Generalization of CNNs on Relational Reasoning with Bar Charts
Zhenxing Cui, Lu Chen, Yunhai Wang, Daniel Haehn, Yong Wang, Hanspeter Pfister
TL;DR
This paper investigates how CNNs and humans generalize to relational reasoning with bar charts, focusing on robustness to variations in visualization design. It revisits prior work, expands the stimulus space with standard Vega-Lite visualizations to create the GRAPE dataset, and conducts IID and OOD evaluations of CNNs versus humans. The findings show CNNs can match or exceed human performance when training and test encodings align, but their generalization deteriorates under perturbations, whereas humans are more robust and rely primarily on bar lengths.
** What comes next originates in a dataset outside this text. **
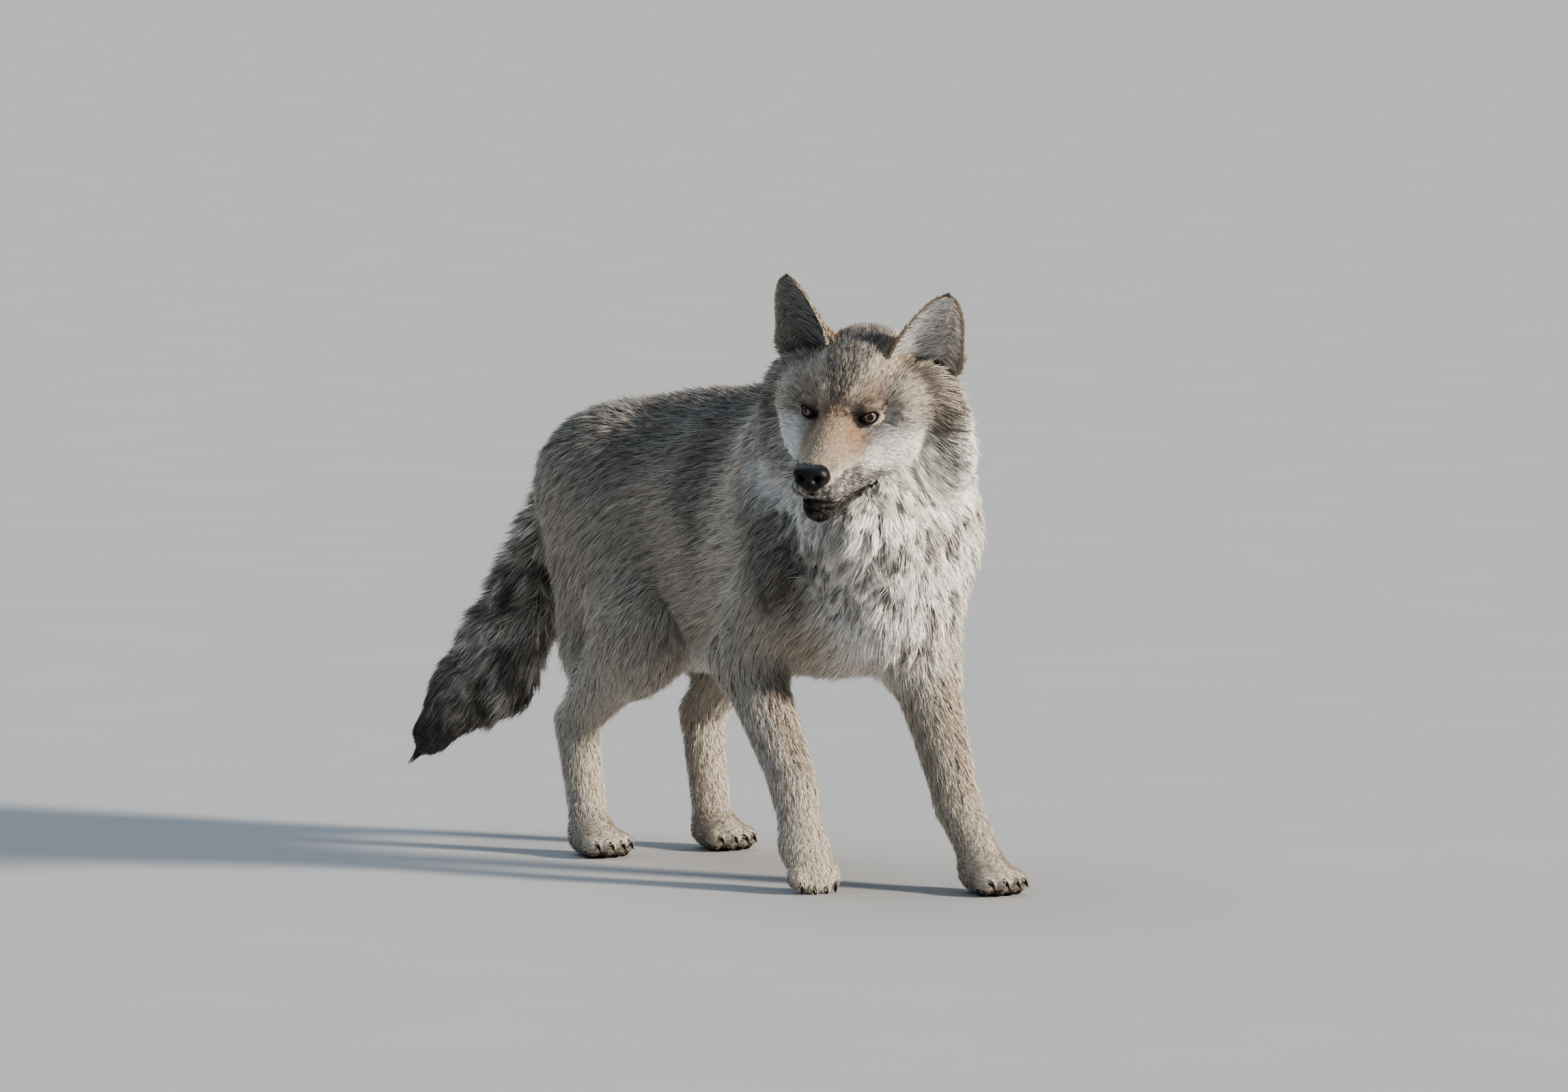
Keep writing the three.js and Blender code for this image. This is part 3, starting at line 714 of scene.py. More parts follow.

The work introduces Grad-CAM analyses and segmentation-masked improvements, highlighting the need for task-oriented attention and future exploration of transformers and AutoML to improve robust relational reasoning in visualizations.
Abstract
This paper presents a systematic study of the generalization of convolutional neural networks (CNNs) and humans on relational reasoning tasks with bar charts. We first revisit previous experiments on graphical perception and update the benchmark performance of CNNs. We then test the generalization performance of CNNs on a classic relational reasoning task: estimating bar length ratios in a bar chart, by progressively perturbing the standard visualizations. We further conduct a user study to compare the performance of CNNs and humans. Our results show that CNNs outperform humans only when the training and test data have the same visual encodings. Otherwise, they may perform worse. We also find that CNNs are sensitive to perturbations in various visual encodings, regardless of their relevance to the target bars. Yet, humans are mainly influenced by bar lengths. Our study suggests that robust relational reasoning with visualizations is challenging for CNNs. Improving CNNs' generalization performance may require training them to better recognize task-related visual properties.